• _Instructions to follow_
Copy out lines with the word "names" from the material that follows.

──────────

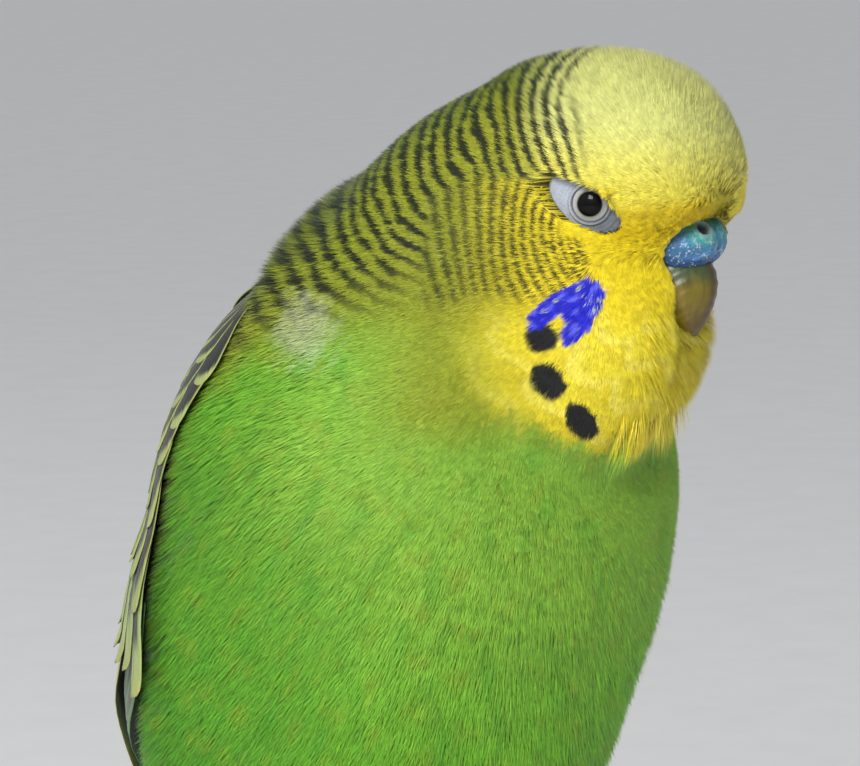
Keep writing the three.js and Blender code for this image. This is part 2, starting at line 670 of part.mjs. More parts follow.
function perch() {
  const sections = [];
  const steps = 8;
  for (let i = 0; i <= steps; i++) {
    const x = mix(-PERCH_LENGTH / 2, PERCH_LENGTH / 2, i / steps);
    const r = PERCH.radius * (0.975 + 0.02 * Math.cos(x / 5.3));
    sections.push({ middle: V(x, PERCH.y, PERCH.z), a: V(0, 0, 1), b: V(0, 1, 0), ha: r, hb: r });
  }
  return lofted(sections, sections[0].middle, sections[steps].middle, 18);
}

// The parts are cut from one another here, and put together.
const sides = [["left", 1], ["right", -1]];
const whole = flesh();
const cutThrough = (point, normal) => ({ normal, offset: point.dot(normal) });
const afterCut = (made, { normal, offset }) => made.trimByPlane(normal.toArray(), offset + GAP / 2);
const beforeCut = (made, { normal, offset }) =>
  made.trimByPlane(normal.clone().negate().toArray(), GAP / 2 - offset);
const toTail = CRANIAL.clone().negate();
const backAndDown = HEAD.axes[0].clone().multiplyScalar(-0.63).add(V(0, 0, -0.777)).normalize();
const headCut = cutThrough(head(9, 0, -31), backAndDown);
const neckCut = cutThrough(body(0, 0, 27), toTail);
const tailCut = cutThrough(body(0, 0, -61), toTail);

const BEAK_SIDES = { upper: 20, lower: 14 };
const upperForm = (more) => beakForm(UPPER_BEAK, UPPER_TIP, BEAK_SIDES.upper, more);
const lowerForm = (more) => beakForm(LOWER_BEAK, LOWER_TIP, BEAK_SIDES.lower, more);
const upperBeak = upperForm(0).subtract(roundCere());
const lowerBeak = lowerForm(0).subtract(upperForm(GAP));
const cere = cereForm().subtract(nostril(1)).subtract(nostril(-1));
let face = largest(beforeCut(whole, headCut))
  .subtract(roundCere())
  .subtract(ellipsoid(HEAD, CERE.room.middle, CERE.room.half, 10, 20))
  .subtract(upperForm(GAP))
  .subtract(lowerForm(GAP));
sides.forEach(([, side]) => {
  face = face.subtract(socket(side));
});
addNode("head", face, COLOURS.yellow);
const behindHead = afterCut(whole, headCut);
addNode("neck", beforeCut(behindHead, neckCut), COLOURS.barred);
let trunk = beforeCut(afterCut(behindHead, neckCut), tailCut);
sides.forEach(([, side]) => {
  trunk = trunk.subtract(thighForm(side, GAP));
});
addNode("torso", trunk, COLOURS.green);
addNode("tail", tail(), COLOURS.tail, 0.6);
addNode("beak_upper", upperBeak, COLOURS.horn, 0.45);
addNode("beak_lower", lowerBeak, COLOURS.horn, 0.5);
addNode("cere", cere, COLOURS.cere, 0.55);
sides.forEach(([name, side]) => {
  addNode("eye_" + name, eyeBall(side), COLOURS.eye, 0.1);
  addNode("eyelid_" + name, eyelid(side), COLOURS.lid, 0.7);
  addNode("wing_" + name, wing(side), COLOURS.dark, 0.6);
  addNode("thigh_" + name, thighForm(side).subtract(shank(side, GAP)), COLOURS.green);
  addNode("foot_" + name, foot(side), COLOURS.skin, 0.7);
  TOES.forEach((k) => addNode("claw_" + name + "_" + k.number, claw(side, k), COLOURS.claw, 0.4));
});
addNode("perch", perch(), COLOURS.bark, 0.85);
addNode("stand_base", standBase(), COLOURS.stand, 0.6);
addNode("stand_rod", standRod(), COLOURS.rod, 0.35, 0.9);

export default model;
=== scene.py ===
# Looks of the budgerigar: skin, coat, feathers, eyes, beak, feet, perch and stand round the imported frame.
import math

import bpy
import numpy as np
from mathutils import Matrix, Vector


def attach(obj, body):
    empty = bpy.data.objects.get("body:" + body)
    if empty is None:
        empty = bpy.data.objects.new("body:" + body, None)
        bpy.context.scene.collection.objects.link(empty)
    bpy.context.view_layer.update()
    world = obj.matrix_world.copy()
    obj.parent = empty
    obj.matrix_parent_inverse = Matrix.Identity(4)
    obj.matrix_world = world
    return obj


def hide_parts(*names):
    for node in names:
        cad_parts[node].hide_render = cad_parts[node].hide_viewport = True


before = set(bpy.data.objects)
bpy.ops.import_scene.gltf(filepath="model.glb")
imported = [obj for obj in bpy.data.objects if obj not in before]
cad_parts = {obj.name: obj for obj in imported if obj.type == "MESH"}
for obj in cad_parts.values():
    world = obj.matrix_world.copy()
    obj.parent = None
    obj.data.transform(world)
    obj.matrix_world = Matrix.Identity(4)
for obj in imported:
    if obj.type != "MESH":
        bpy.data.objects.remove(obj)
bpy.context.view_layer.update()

MM = 0.001
rng = np.random.default_rng(7)


# Frames of the body and of the head, in millimetres
def unit(v):
    return v / (np.linalg.norm(v, axis=-1, keepdims=True) + 1e-12)


def smooth(t):
    t = np.clip(t, 0, 1)
    return t * t * (3 - 2 * t)


def fade(x, a, b):
    return smooth((np.asarray(x, float) - a) / (b - a))


def mix(a, b, t):
    return a + (b - a) * t


def tint(a, b, t):
    """Colours mixed by one share for each point."""
    return mix(a, b, np.asarray(t)[..., None])


PITCH, HEAD_YAW = math.radians(62), math.radians(22)
X = np.array([1.0, 0, 0])
Z = np.array([0, 0, 1.0])
K = np.array([0, -math.cos(PITCH), math.sin(PITCH)])
D = np.array([0, math.sin(PITCH), math.cos(PITCH)])
CENTRE = np.array([0, 0, 143.0])
F = np.array([math.sin(HEAD_YAW), -math.cos(HEAD_YAW), 0])
L = np.array([math.cos(HEAD_YAW), math.sin(HEAD_YAW), 0])
HEAD_AT = np.array([4, -34, 193.0])
BODY_AXES = np.array([X, D, K])
HEAD_AXES = np.array([F, L, Z])


def body(x, d, s):
    x, d, s = np.broadcast_arrays(*np.atleast_1d(x, d, s))
    return CENTRE + x[..., None] * X + d[..., None] * D + s[..., None] * K


def head(f, l, u):
    f, l, u = np.broadcast_arrays(*np.atleast_1d(f, l, u))
    return HEAD_AT + f[..., None] * F + l[..., None] * L + u[..., None] * Z


def in_head(p):
    q = (p - HEAD_AT) @ HEAD_AXES.T
    return q[..., 0], q[..., 1], q[..., 2]


def in_body(p):
    q = (p - CENTRE) @ BODY_AXES.T
    return q[..., 0], q[..., 1], q[..., 2]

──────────

• _Expected answer_
def hide_parts(*names):
    for node in names:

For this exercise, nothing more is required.